— start Data section —
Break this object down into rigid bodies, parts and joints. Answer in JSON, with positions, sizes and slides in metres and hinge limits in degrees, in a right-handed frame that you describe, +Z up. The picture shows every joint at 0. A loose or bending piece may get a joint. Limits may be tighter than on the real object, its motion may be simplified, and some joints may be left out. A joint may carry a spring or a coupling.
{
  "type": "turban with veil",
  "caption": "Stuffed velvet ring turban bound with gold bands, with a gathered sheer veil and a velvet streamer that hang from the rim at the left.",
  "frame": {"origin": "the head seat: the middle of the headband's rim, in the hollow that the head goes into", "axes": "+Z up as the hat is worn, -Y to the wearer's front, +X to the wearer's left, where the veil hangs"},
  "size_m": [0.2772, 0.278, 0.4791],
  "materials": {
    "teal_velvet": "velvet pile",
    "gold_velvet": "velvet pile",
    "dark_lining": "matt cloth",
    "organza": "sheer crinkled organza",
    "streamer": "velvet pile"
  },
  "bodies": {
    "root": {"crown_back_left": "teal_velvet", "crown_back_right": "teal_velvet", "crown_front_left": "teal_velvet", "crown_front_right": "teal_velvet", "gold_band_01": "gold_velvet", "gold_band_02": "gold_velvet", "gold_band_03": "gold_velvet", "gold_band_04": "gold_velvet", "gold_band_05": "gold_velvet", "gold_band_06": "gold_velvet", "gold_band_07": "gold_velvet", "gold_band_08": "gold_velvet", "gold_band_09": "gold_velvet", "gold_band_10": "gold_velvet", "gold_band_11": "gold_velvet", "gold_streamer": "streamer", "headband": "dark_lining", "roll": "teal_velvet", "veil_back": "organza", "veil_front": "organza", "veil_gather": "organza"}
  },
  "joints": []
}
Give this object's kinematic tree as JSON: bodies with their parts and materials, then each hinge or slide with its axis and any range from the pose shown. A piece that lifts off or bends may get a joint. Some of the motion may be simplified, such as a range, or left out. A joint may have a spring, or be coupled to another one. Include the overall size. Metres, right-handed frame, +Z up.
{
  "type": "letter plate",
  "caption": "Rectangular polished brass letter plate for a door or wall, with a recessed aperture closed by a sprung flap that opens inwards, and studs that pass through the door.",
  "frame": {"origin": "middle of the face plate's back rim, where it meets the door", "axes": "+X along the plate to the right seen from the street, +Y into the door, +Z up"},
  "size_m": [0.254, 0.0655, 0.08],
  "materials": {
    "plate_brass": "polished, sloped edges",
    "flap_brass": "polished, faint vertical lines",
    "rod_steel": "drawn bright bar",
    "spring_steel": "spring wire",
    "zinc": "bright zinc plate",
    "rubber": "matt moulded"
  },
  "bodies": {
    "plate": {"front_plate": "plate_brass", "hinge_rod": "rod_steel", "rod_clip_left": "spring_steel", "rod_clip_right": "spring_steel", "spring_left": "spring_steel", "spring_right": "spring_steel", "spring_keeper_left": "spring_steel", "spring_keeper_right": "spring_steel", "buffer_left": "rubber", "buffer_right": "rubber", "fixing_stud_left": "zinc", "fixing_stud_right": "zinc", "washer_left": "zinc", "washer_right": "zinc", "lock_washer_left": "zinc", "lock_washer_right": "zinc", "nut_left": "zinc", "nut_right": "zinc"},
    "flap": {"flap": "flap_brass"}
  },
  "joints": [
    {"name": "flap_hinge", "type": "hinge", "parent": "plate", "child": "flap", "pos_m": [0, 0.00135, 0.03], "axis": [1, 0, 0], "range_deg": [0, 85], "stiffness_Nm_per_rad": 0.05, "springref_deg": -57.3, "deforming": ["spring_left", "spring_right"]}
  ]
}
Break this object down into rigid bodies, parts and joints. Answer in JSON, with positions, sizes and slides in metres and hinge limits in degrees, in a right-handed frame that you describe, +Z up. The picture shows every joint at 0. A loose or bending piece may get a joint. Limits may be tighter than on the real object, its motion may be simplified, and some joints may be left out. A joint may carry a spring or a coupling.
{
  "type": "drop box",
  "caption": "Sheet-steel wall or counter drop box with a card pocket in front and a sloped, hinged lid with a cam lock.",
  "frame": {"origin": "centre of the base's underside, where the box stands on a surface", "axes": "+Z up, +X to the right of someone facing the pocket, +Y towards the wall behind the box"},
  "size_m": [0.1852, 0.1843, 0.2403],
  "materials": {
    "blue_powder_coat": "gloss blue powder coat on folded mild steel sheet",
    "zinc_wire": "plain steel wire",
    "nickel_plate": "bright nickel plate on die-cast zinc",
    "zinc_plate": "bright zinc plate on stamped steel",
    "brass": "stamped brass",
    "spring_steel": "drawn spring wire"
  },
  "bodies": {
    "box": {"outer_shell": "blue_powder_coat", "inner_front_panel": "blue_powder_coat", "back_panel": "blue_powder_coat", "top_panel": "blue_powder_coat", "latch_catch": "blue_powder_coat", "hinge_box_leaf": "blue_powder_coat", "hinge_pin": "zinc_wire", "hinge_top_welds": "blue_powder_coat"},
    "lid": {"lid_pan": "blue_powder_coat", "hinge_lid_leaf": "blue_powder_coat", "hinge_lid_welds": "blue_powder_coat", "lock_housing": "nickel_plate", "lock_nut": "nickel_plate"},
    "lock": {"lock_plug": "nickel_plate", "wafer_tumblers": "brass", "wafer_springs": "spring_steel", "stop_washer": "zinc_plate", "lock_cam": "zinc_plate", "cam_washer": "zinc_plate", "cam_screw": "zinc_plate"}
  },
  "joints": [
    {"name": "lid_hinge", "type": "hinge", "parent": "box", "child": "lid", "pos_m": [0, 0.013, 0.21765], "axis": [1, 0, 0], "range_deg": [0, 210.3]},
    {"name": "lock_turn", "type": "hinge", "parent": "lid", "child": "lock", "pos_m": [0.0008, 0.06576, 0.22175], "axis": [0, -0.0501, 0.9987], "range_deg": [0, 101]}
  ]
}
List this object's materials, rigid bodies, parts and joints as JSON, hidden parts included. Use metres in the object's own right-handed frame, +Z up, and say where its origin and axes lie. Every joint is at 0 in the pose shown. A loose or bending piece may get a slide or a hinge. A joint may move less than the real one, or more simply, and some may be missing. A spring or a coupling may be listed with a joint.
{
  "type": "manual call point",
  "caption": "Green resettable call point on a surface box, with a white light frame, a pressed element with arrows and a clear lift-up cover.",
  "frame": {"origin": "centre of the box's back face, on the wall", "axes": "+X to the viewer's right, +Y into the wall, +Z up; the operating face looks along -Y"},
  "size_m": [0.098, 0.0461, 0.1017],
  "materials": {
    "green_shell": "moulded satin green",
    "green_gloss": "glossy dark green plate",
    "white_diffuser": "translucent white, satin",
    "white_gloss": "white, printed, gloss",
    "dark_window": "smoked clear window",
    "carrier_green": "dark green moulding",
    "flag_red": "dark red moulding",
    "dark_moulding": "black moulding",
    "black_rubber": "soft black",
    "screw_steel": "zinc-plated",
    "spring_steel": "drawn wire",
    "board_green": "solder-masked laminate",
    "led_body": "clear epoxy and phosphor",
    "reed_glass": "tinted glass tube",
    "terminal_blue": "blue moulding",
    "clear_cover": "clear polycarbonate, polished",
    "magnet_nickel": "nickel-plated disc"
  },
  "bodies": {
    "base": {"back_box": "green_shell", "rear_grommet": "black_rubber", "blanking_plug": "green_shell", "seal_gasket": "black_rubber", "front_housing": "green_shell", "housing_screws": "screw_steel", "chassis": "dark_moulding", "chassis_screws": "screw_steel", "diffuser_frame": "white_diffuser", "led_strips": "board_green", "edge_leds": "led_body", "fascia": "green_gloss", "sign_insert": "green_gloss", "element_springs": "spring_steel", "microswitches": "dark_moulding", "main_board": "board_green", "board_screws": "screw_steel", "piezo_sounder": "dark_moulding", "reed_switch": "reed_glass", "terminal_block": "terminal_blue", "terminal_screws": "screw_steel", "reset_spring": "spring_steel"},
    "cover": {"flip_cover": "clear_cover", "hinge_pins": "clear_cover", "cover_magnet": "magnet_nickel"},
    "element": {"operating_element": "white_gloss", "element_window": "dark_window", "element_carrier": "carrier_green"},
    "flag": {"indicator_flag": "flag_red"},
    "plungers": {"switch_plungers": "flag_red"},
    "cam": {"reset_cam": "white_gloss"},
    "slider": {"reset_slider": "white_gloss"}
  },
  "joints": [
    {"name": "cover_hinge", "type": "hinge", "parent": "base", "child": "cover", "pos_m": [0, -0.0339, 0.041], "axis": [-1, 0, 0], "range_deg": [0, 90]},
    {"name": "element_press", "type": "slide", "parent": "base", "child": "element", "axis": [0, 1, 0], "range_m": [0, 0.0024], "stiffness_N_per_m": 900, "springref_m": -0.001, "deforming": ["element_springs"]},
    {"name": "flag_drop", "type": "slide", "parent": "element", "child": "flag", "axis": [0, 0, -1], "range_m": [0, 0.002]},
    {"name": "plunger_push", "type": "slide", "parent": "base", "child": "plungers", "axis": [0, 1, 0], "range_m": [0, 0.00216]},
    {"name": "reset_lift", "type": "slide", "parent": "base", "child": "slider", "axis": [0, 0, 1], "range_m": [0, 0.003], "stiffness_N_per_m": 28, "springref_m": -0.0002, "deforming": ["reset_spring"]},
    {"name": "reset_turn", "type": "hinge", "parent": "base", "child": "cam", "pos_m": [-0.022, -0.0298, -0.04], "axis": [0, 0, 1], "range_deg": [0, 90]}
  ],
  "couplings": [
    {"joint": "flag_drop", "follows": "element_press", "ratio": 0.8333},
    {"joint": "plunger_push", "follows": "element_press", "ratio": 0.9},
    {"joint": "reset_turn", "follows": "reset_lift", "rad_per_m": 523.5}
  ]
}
— end Data section —
Directions: Return only the number of lines in the data above that include the word "from".

Worked answer: 3